McGill, Montreal, News

“Palestine on Campus” screening highlights security crackdown on Montreal student activists

On Sept. 16, The Rover—an independent, reader-funded news outlet in Montreal—hosted a screening and panel discussion to showcase their first-ever documentary, Palestine on Campus, at Collectif MTL’s St. Catherine location. The 30-minute film, created by The Rover’s managing editor Savannah Stewart and producer and videographer Justin Khan, follows the recent hostilities inflicted on pro-Palestine student activists by their own university administrations.

Through interviews with McGill and Concordia students—including former Vice-President External of the Students’ Society of McGill University Hugo-Victor Solomon, professors at McGill and Dawson College, and legal experts—Palestine on Campus portrays a recent security crackdown across Montreal higher education that targets pro-Palestine activists. 

The screening began with The Rover’s founder, Christopher Curtis, addressing the crowd of approximately 40 attendees about the importance of Palestine on Campus’s investigation.

“Almost all of the mainstream news stories about the Gaza encampment in Montreal perform mental gymnastics to avoid talking about the role that our institutions play in supporting genocide,” he said.
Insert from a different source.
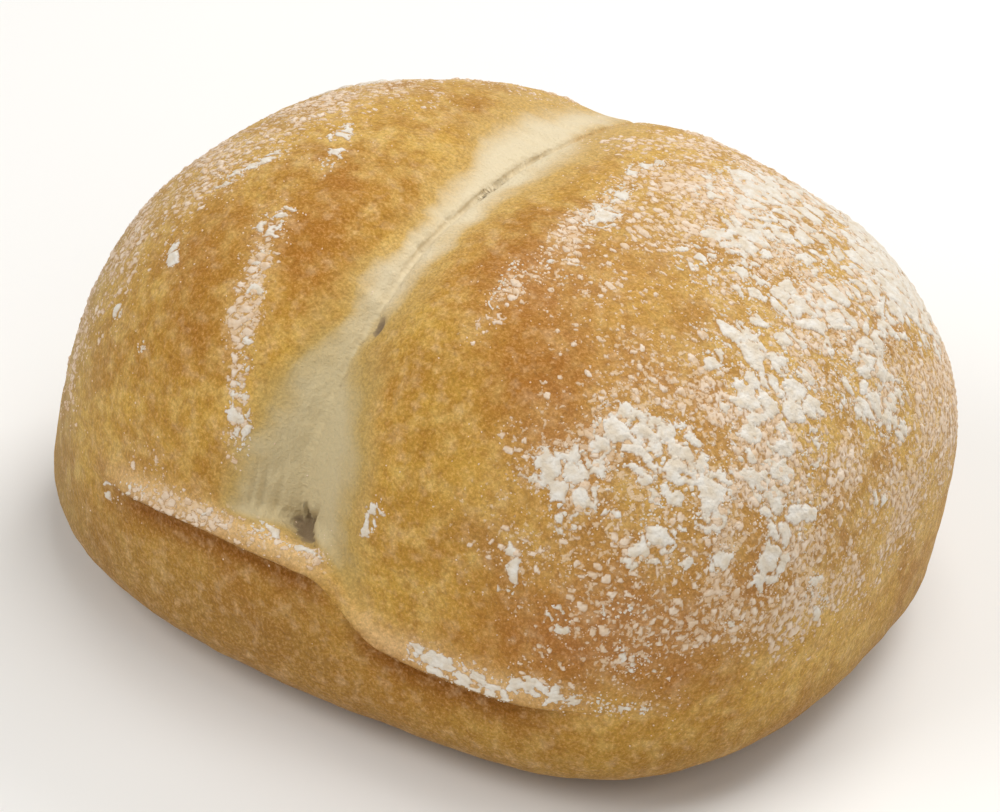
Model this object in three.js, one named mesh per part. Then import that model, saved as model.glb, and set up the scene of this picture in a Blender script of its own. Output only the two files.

The documentary was followed by a panel, moderated by Stewart. One panelist, Gwendolyn Schulman, is a McGill alum who helped lead the successful anti-South African apartheid movement on campus in the 1980s and co-founded CKUT‘s long-running Amandla! program.

On the panel, Schulman noted the troubling differences between the anti-apartheid struggle and pro-Palestine activism for divestment from companies complicit in the genocide of Palestinians on McGill’s campus today.

“Even when we did our sit-ins and our demonstrations, […] the one thing McGill did not do ever was [call] the police, and it never used private security firms against us,” she stated. “In fact, it was the exact opposite. They were so concerned about their public image that they wouldn’t let the police anywhere close. [….] We were never criminalized for what we did. We were never threatened with being expelled.”

Joining Schulman on the panel was Rine Vieth, a sociolegal scholar who contextualized how the increasing risks university student and faculty activists for Palestine face are unfolding just as much in Canada as they are, very visibly, in the United States. They also discussed how McGill’s recent austerity measures have been accompanied by an incongruous increase in the amount of private security employed by McGill, reflecting the “neoliberalization of higher education.”

“McGill is ostensibly a public university,” Vieth stated. “These are our tax dollars being used to fund this.”

Vieth and Schulman spoke alongside Danna Ballantyne, the Concordia Student Union (CSU)’s External Affairs & Mobilization Coordinator. Ballantyne discussed the struggles the union has faced since Concordia launched an ongoing investigation into the CSU for allegedly violating administrative policies during a Special General Meeting in January 2025. During the meeting, approximately 94 per cent of attending undergraduates voted in favour of Boycott, Divestment, and Sanctions (BDS) protocols for Palestine. 

“There is absolutely nothing more dehumanizing than asking someone to talk bureaucracy while their friends and family are being murdered,” Ballantyne said. “The investigation is really not the main thing here. There’s a genocide happening. [….] Our friends are still dying at the end of the day. [….] You know, they call us a fringe minority, [but] most of us showed up to that meeting and [voted in favour of the BDS motion] when they said, ‘Do you want to divest?’”

Ballantyne concluded by describing how to address burnout as an activist, advising that “the more people in [one’s] entourage care, the less tired” they will feel continuing the fight for Palestine.

“If there’s one thing that all of us have, that everyone in Gaza needs right now, is connection,” she implored. “Please just make a friend from Gaza and talk to them. [….] Answer someone’s [Instagram] story […] and say, ‘We’re with you.’ [….] It makes every difference to them, and it’ll remind you what’s going on.”

Schulman also noted the importance of holding university communities accountable by preserving institutional memory.

“McGill celebrates itself for being the first Canadian university to divest. They never point out that they fought us tooth and nail and we won,” she proclaimed. “Eventually, [pro-Palestine activists] are going to win [the fight for divestment], […] and McGill is going to claim credit [again]. [….] We know what McGill was and what McGill has become, and what it needs to become down the road.”